In Afghanistan, what this would require would be that the much larger — Sunnis in Iraq are 20 percent. Pashtuns — Taliban is a Pashtun-based insurgency. Pashtuns are about 40 percent. So you would need the Tajiks to completely crush the Pashtun population and expel them in large numbers, and then perhaps the Americans can come in and look like the heroes. But that’s not going to happen. There are much more Pashtuns. Again, it’s a rural-based insurgency, so you’re never going to get to them. You will, I think, have a civil war. Things do seem to be going in that direction. But I think the similarities between Iraq and Afghanistan are very few.

AMY GOODMAN: President Obama also praised the United States as a country that has not sought world domination or occupation.

    PRESIDENT BARACK OBAMA: More than any other nation, the United States of America has underwritten global security for over six decades, a time that, for all its problems, has seen walls come down and markets open and billions lifted from poverty, unparalleled scientific progress, and advancing frontiers of human liberty. For unlike the great powers of old, we have not sought world domination. Our union was founded in resistance to oppression. We do not seek to occupy other nations. We will not claim another nation’s resources or target other peoples because their faith or ethnicity is different from ours. What we have fought for, what we continue to fight for, is a better future for our children and grandchildren. And we believe that their lives will be better if other people’s children and grandchildren can live in freedom and access opportunity.


AMY GOODMAN: President Obama last night at West Point. Nir Rosen?

NIR ROSEN: Well, every empire has claimed it’s not an empire, it doesn’t want to occupy, it wants to help. Indeed, the American empire has done the same thing. The British in Iraq were uttering the same things the Americans in Iraq were uttering in their occupation. Why do we have military bases all over the world, if not an empire seeking to control much of the world? These days imperialism works in a different way. Maybe you don’t need direct physical control of every place, but you still have that physical force and the threat of violence. Indeed, I think we’re actually a failure as an empire. We actually managed to make the Taliban look good. We took the most detested regime in the world, the Taliban, removed them in a matter of weeks, and here, seven, eight years later, they’re more popular than ever. They’re stronger than ever.

AMY GOODMAN: Among who?

NIR ROSEN: Among people in Pakistan and many Afghans. I mean, at least many Pashtuns. And when I’ve been in Afghanistan, you often hear non-Pashtuns expressing hostility to Americans. I’ve heard many Tajiks say, "Amreeka dushman Islam,” “America is the enemy of Islam.” Nobody really wants the Americans there.

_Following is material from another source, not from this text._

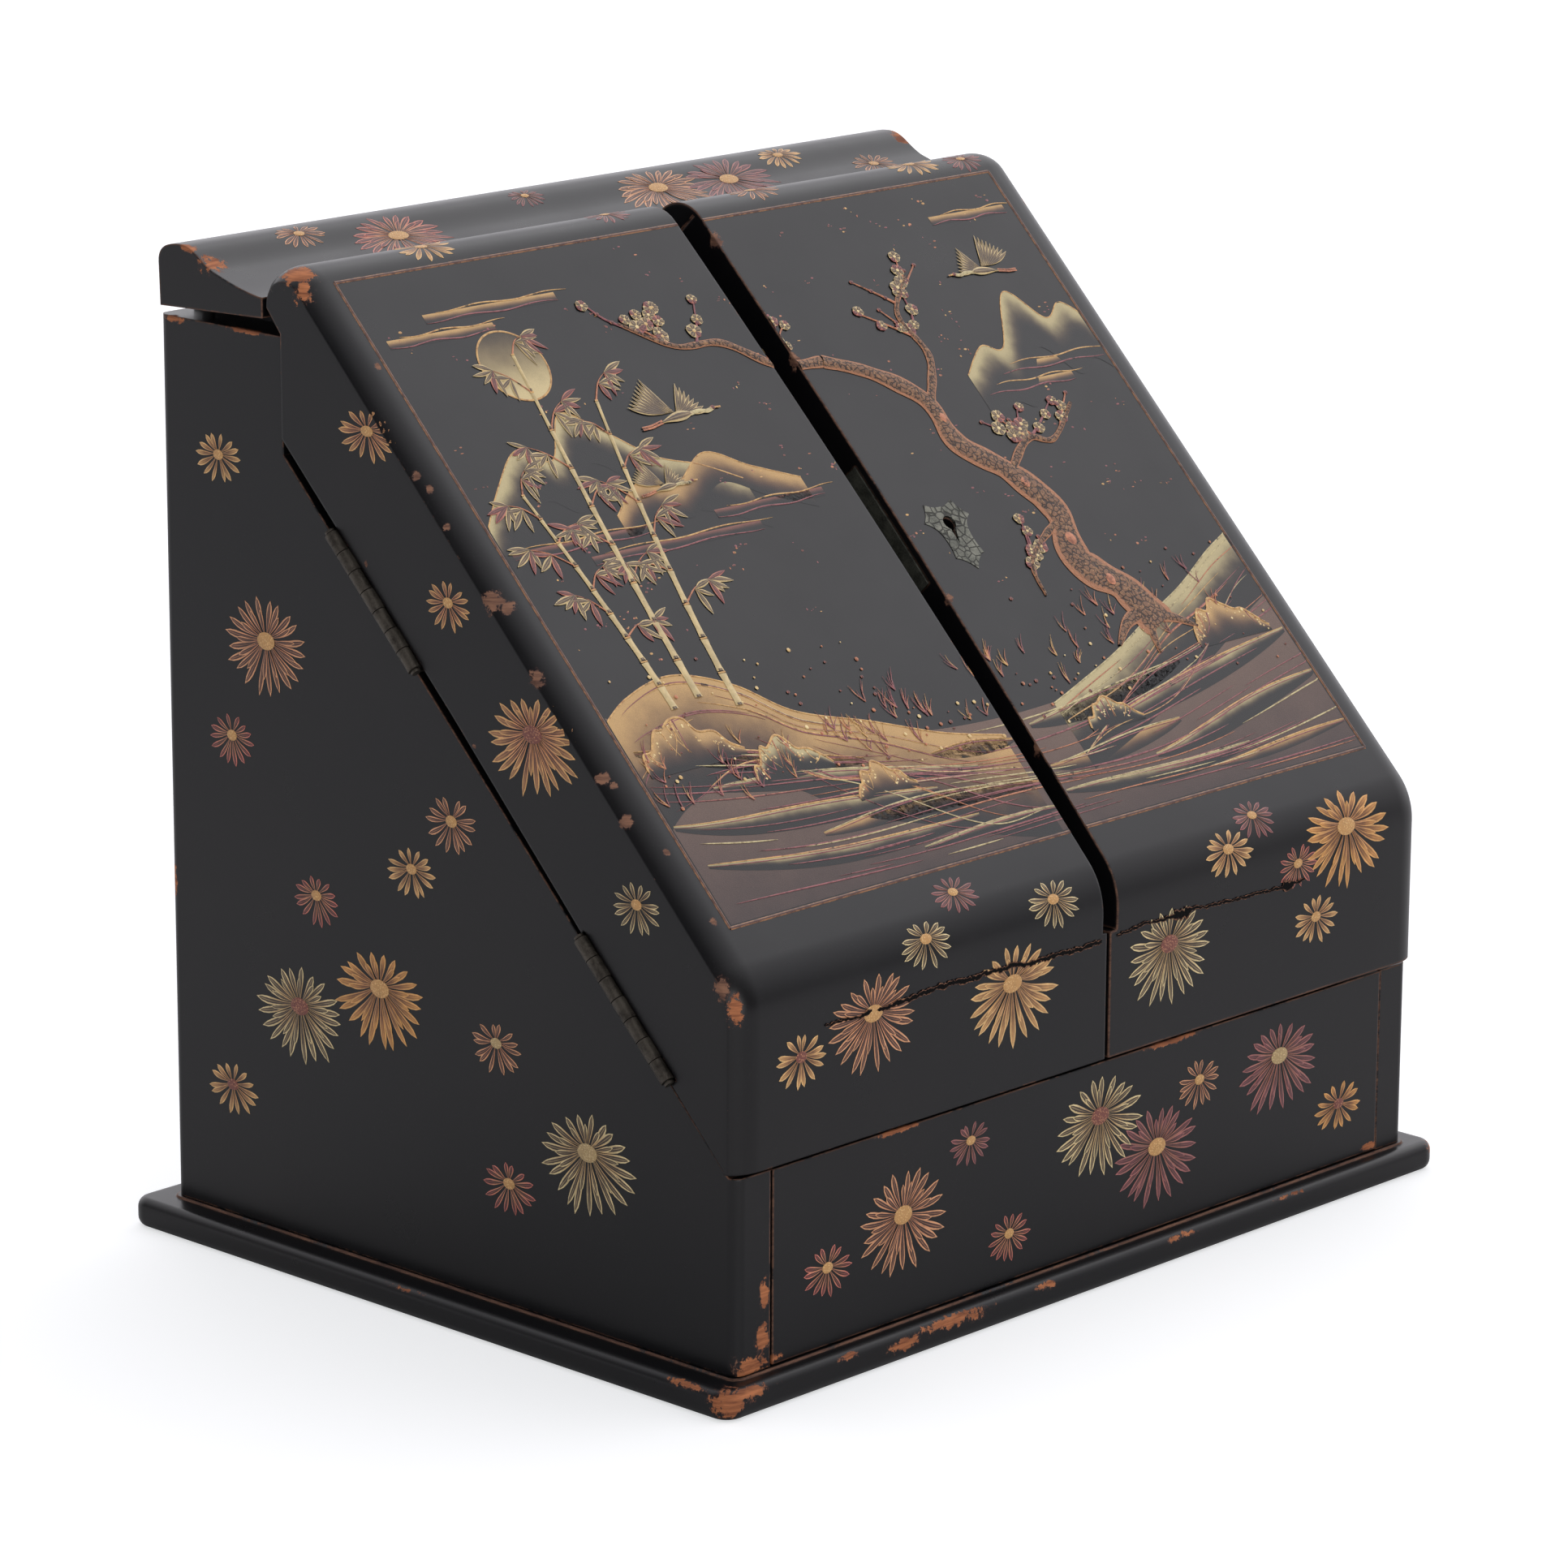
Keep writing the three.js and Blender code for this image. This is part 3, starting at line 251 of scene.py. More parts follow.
# Every board gets smooth round stretches; its vertices stay where they are
def smooth_group():
    group = bpy.data.node_groups.new("smooth_rounds", "GeometryNodeTree")
    for way in ("INPUT", "OUTPUT"):
        group.interface.new_socket("Geometry", in_out=way, socket_type="NodeSocketGeometry")
    graph = Graph(group)
    start = graph.node("NodeGroupInput").outputs[0]
    weld = graph.node("GeometryNodeMergeByDistance", {"Geometry": start, "Distance": 1e-6})
    angle = graph.node("GeometryNodeInputMeshEdgeAngle").outputs["Unsigned Angle"]
    widest = math.radians(24.0)
    sharp = graph.node("FunctionNodeCompare", {0: angle, 1: widest}, operation="GREATER_THAN")
    faces = graph.node("GeometryNodeSetShadeSmooth", {"Geometry": weld.outputs[0]})
    inputs = {"Geometry": faces.outputs[0], "Selection": sharp.outputs[0], "Shade Smooth": False}
    edges = graph.node("GeometryNodeSetShadeSmooth", inputs, domain="EDGE")
    graph.node("NodeGroupOutput", {0: edges.outputs[0]})
    return group


smoothing = smooth_group()


def smooth(piece):
    piece.modifiers.new("smooth_rounds", "NODES").node_group = smoothing


def dress(name, material):
    piece = nodes[name]
    piece.data.materials.clear()
    piece.data.materials.append(material)
    smooth(piece)
    weights = piece.modifiers.new("flat_faces_lead", "WEIGHTED_NORMAL")
    weights.keep_sharp = True
    weights.weight = 100


# Surfaces that carry ornament, in mm: x across, depth forward from the back of the case, height up.
# side is -1 for the left and 1 for the right.
SIDES = {-1: "left", 1: "right"}
CASE_BACK = 126.25
CASE_HALF = 164.5
APRON_FACE = 258.6
DRAWER_FACE = 256.5
DOOR_FOOT = 75.5
CORNER_RADIUS = 24.0
CORNER_FOOT = 123.21
CORNER_AXIS = APRON_FACE - CORNER_RADIUS
LEAN = math.radians(44.3972)
CORNER_RUN = CORNER_RADIUS * LEAN
SLOPE_RUN = 258.65
ROLL_RADIUS = 12.3
ROLL_AXIS_DEPTH = 62.0
ROLL_AXIS_HEIGHT = 316.2
ROLL_END = math.radians(139.6)
ROLL_START_RUN = CORNER_RUN + SLOPE_RUN
DOOR_HALF = 166.5
ARRIS_START = 156.0
ARRIS_ROUND = 12.0
ARRIS_DROP = 8.0
SLOPE_SHIFT = CORNER_RUN - CORNER_RADIUS * math.tan(LEAN / 2.0)
MEETING_LINE = 4.8
APRON_TOP = 117.5
SLOPE_FOOT = 133.0
APRON_GAP = 2.0
SLOPE_GAPS = (6.8, 10.0, 12.0)
SLOPE_GAP_BOW = 3.6
SLOPE_GAP_RUN = SLOPE_RUN + 10.0 + ROLL_RADIUS + CORNER_RADIUS
COAT = 0.1
PAINT = 0.03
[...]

AMY GOODMAN: Finally, Professor Bacevich, your book is called The Limits of Power: The End of American Exceptionalism, responding to what Nir Rosen has said and President Obama’s last point about why we are in Afghanistan.

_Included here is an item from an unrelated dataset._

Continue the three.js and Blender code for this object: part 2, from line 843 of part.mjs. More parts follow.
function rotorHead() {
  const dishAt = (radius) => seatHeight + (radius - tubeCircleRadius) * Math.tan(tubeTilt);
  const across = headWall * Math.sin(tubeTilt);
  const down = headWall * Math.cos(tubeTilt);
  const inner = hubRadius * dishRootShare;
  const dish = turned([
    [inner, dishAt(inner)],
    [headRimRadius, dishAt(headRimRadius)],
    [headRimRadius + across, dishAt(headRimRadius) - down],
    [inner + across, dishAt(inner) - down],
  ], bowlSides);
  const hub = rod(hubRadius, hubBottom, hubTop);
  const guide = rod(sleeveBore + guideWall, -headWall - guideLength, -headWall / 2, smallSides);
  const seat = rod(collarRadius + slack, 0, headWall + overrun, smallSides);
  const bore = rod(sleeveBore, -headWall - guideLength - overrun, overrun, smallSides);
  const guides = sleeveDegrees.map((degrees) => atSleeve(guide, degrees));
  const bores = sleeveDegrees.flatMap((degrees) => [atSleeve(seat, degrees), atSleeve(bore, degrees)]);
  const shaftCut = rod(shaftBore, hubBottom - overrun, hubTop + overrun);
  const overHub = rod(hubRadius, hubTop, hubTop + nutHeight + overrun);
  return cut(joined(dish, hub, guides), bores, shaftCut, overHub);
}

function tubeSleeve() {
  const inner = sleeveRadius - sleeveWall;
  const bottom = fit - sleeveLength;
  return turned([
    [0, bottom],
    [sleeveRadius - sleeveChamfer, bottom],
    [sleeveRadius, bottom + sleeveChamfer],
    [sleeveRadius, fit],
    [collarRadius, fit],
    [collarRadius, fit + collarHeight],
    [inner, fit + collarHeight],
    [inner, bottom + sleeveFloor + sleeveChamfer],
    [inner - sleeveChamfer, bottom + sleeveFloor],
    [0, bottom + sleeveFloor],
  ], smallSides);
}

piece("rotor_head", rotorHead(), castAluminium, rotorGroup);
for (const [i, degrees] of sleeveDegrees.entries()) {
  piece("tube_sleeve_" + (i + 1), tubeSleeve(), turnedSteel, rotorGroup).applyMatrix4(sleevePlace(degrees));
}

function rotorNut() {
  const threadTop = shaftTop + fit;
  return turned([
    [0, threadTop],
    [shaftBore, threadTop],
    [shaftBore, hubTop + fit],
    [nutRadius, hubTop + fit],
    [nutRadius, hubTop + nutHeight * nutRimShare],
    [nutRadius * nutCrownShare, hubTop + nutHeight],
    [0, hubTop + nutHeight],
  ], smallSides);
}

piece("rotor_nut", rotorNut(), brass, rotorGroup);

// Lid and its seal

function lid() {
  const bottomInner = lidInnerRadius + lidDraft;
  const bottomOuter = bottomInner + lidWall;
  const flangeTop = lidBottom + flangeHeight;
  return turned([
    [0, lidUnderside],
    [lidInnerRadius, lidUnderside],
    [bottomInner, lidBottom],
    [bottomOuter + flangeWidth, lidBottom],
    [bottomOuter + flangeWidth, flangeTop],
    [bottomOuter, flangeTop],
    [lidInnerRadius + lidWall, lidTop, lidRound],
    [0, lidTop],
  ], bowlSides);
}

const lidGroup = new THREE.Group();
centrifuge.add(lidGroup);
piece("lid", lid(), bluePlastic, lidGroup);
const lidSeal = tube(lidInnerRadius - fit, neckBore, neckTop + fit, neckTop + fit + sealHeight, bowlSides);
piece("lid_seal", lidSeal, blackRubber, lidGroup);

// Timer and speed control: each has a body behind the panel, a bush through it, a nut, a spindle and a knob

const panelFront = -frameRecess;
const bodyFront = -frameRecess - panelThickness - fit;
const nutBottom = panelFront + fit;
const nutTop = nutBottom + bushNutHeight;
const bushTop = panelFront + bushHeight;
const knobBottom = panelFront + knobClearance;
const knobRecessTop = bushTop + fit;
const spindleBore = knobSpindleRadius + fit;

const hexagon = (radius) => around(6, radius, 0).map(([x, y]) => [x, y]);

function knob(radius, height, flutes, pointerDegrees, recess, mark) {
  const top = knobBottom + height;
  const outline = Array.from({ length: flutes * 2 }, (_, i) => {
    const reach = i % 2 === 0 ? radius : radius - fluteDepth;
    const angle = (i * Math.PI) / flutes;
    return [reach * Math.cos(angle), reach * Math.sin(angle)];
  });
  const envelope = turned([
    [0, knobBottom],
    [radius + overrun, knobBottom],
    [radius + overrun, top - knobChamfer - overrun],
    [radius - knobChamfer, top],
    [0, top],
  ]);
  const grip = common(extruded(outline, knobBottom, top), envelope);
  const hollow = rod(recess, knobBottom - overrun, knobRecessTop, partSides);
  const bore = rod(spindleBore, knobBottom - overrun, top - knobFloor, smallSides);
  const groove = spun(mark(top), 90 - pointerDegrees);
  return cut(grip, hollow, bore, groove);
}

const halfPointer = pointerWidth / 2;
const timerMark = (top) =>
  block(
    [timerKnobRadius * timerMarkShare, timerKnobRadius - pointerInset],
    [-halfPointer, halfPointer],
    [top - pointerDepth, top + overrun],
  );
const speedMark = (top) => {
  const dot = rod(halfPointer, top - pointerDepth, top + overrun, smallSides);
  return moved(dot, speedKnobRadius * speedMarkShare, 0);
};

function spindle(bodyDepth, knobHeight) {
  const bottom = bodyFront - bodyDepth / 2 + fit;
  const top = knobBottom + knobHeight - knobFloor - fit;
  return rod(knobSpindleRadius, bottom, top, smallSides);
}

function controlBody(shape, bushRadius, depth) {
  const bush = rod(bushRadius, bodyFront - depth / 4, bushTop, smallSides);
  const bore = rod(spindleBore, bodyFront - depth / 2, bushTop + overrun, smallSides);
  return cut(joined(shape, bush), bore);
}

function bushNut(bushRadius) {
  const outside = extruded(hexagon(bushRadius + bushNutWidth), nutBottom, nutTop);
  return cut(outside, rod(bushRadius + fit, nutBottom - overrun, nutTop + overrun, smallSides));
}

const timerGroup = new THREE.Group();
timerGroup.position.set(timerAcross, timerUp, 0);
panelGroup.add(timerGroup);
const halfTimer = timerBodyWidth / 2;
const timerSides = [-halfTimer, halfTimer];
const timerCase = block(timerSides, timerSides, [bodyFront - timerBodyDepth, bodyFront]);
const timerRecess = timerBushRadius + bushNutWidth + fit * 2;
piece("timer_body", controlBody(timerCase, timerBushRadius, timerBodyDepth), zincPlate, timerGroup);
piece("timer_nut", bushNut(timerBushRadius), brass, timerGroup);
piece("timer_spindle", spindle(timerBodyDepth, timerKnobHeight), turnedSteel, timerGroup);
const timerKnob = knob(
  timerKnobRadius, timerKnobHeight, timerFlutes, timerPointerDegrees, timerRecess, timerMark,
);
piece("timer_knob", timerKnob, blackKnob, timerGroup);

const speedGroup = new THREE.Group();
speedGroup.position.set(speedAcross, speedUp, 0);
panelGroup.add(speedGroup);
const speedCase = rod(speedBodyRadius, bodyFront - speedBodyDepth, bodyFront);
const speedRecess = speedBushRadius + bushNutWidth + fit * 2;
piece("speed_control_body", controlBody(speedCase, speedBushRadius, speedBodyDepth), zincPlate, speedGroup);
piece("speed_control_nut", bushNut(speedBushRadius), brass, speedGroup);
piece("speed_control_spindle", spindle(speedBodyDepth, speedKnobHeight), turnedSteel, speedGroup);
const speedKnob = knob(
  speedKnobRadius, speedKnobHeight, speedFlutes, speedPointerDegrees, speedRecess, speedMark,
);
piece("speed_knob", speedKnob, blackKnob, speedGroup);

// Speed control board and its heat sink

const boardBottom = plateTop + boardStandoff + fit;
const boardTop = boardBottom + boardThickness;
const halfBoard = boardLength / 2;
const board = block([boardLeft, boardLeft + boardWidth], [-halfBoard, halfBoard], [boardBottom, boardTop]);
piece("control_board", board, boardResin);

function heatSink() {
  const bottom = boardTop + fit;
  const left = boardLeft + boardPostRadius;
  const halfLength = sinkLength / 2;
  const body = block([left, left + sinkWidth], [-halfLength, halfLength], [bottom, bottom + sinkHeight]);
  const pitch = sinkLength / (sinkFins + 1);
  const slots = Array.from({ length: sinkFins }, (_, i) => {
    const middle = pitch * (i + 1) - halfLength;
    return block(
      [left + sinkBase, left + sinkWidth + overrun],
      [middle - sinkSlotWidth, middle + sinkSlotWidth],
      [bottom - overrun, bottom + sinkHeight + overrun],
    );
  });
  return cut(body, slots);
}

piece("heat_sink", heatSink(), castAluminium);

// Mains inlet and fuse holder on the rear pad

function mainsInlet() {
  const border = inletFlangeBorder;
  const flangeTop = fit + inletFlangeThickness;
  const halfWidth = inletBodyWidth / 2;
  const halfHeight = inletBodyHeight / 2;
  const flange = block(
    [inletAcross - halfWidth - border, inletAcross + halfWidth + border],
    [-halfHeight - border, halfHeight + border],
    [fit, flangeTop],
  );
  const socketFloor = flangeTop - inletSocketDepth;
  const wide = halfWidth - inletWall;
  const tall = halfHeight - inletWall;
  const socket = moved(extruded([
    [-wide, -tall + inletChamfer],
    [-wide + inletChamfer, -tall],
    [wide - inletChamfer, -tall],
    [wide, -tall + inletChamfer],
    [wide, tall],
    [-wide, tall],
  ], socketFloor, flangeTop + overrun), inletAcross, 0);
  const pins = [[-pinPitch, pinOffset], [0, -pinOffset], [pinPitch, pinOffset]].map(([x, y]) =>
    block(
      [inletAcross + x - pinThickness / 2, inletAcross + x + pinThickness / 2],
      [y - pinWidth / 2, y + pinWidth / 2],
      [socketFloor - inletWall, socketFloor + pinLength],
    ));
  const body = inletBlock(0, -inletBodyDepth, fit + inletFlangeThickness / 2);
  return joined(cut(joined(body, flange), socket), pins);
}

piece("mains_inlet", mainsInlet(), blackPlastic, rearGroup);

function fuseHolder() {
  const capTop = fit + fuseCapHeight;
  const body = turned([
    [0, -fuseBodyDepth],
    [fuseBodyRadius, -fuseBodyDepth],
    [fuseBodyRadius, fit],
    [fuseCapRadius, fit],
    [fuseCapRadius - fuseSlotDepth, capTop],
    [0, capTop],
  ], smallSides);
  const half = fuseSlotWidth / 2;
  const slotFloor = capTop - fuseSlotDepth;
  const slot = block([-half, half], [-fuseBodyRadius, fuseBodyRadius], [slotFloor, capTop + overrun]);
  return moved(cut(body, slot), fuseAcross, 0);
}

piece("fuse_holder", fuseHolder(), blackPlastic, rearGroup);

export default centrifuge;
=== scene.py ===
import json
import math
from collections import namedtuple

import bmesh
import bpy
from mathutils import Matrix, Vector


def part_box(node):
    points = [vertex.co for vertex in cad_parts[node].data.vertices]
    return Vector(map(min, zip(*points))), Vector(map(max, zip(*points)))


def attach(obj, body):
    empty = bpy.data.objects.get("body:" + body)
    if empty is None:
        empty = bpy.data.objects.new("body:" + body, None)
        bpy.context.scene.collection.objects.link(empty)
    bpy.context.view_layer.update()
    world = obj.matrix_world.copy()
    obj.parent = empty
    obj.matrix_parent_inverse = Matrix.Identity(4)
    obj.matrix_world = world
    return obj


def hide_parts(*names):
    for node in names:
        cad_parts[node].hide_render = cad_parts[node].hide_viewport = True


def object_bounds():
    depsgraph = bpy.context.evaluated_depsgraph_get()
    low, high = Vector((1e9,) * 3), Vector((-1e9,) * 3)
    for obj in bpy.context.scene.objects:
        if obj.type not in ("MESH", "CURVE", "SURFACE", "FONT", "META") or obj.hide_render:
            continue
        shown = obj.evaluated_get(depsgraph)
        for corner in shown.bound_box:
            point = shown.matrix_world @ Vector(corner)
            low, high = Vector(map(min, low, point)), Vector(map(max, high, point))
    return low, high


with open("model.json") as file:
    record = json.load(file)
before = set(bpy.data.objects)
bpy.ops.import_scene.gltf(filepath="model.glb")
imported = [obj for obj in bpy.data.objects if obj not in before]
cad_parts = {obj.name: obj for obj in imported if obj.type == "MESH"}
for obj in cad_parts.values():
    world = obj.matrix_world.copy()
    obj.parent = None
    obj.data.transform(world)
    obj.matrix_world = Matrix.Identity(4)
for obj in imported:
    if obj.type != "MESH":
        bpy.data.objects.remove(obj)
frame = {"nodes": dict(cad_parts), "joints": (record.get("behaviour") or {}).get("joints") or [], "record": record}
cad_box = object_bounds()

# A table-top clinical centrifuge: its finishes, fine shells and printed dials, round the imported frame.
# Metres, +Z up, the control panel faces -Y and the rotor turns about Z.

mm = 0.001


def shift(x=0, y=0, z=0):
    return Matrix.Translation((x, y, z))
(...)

ANDREW BACEVICH: Yeah, I mean, I think the President’s sort of capsule description of modern US history and our role in the world is extraordinarily important. And the reason it’s important is because that text could have been lifted out of a speech by Harry Truman, by John Kennedy, by Lyndon Johnson, by Richard Nixon, by Ronald Reagan, or by George W. Bush. This is the preferred narrative of American history, the way we prefer to see ourselves, and therefore the narrative that we use to justify all that we do in the world. It is really telling and extraordinary that this president, whose background is quite different from all those other presidents that I just named and who came to office promising to bring about change, it’s extraordinary that he himself would now embrace that narrative so uncritically. And I think that that is indicative of the extent to which, whether there is going to be any change in Washington, it’s simply going to be changes on the margins, and that the Washington consensus, the status quo, is firmly in place.

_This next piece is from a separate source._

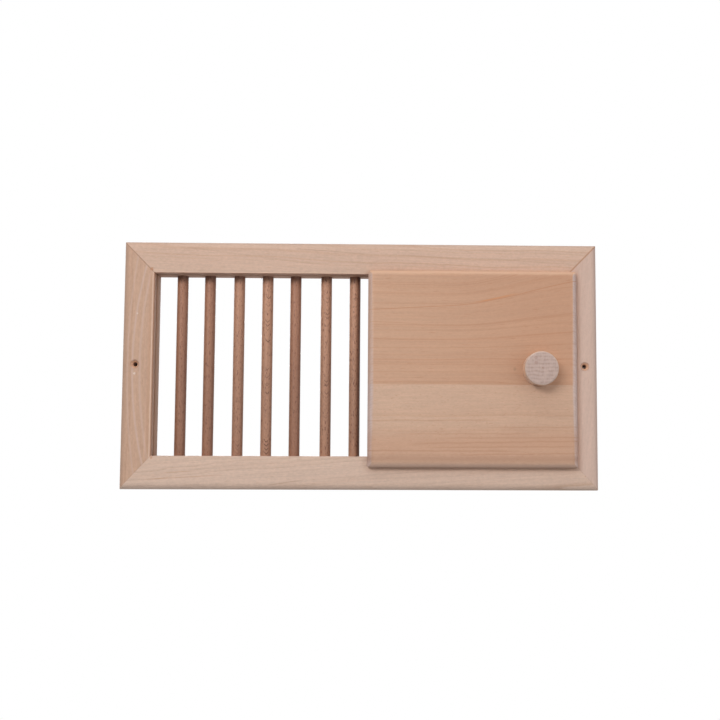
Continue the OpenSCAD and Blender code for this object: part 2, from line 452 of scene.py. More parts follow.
class Handling(Effect):
    """What planing, sanding and use leave: eased arrises, small dents and dust."""

    inputs = dict(place=ORIGIN, normal=(0.0, 0.0, 1.0), seed=0.0)

    @staticmethod
    def wire(bench: Bench, given: SimpleNamespace) -> Made:
        """Finds eased edges from faces that look along no main direction, and scatters dents and dust.

        Args:
            bench: The group's own tree.
            given: The group's inputs by name.

        Returns:
            What leaves the group, by name.
        """
        x, y, z = abs(given.normal).parts
        main = x.op("MAXIMUM", y.op("MAXIMUM", z))
        place = given.place + bench.join(given.seed, 0.0, 5.0)
        wear_and_light = place.noise(0.25).ease(0.3, 0.7) * 0.4 + 0.6
        return dict(
            arris=main.ease(0.985, 0.8) * wear_and_light,
            dents=place.noise(0.35, 1.0).ease(0.28, 0.2),
            dust=place.noise(1.1, 3.0, 0.7).ease(0.6, 0.85),
        )


class Mark(Effect):
    """A line that follows the grain, a mitre or a colour band, some of them painted shade or highlight, drawn at a set
    height and slope.
    """

    inputs = dict(
        place=ORIGIN, height=0.0, slope=0.0, bow=0.0, wave=0.6, width=0.5, start=-200.0, end=200.0, fade=20.0, seed=0.0,
    )

    @staticmethod
    def wire(bench: Bench, given: SimpleNamespace) -> Made:
        """Measures the distance to a gently bent line and fades it towards its ends.

        Args:
            bench: The group's own tree.
            given: The group's inputs by name.

        Returns:
            What leaves the group, by name.
        """
        x, _, z = given.place.parts
        wander = bench.join(x * 0.045 + given.seed, 0.0, 0.0).noise()
        line = x * given.slope + given.height + x * x * given.bow + (wander - 0.5) * given.wave
        off = abs(z - line) / (given.slope * given.slope + 1.0).op("SQRT")
        ragged = (given.place * (0.3, 2.0, 2.0)).noise() + 0.5
        start = x.ease(given.start, given.start + given.fade)
        end = x.ease(given.end, given.end - given.fade)
        return dict(mask=off.ease(given.width * ragged, 0.0) * (start * end))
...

AMY GOODMAN: Comment, Nir Rosen, on what you think, if you were standing at West Point last night, you would have been saying.

NIR ROSEN: I would have mentioned Kashmir and Palestine and the history of American support for dictatorships in the Middle East and the Muslim world as a cause for this al-Qaeda phenomenon, for this resentment of the US. And I would have —

AMY GOODMAN: And the actions you would have announced?

NIR ROSEN: This is impossibly naïve and would require a revolution in the way America does business, but stop supporting the dictatorships in Egypt, Saudi Arabia, Morocco and elsewhere, stop supporting the Pakistani dictatorship or quasi-dictatorship, stop supporting the Israeli occupation of Palestine. Be perceived as a fair player in the Middle East and the Muslim world. Stop killing Muslims, and Muslims will not want to kill you. It’s really very easy.

AMY GOODMAN: Nir Rosen, independent journalist, recently back from Afghanistan, has been covering Afghanistan and Iraq since 2003, a fellow at NYU Center on Law and Security. And thank you very much to Andrew Bacevich, professor of history and international relations at BU, a retired colonel and Vietnam War vet, the author of Limits of Power.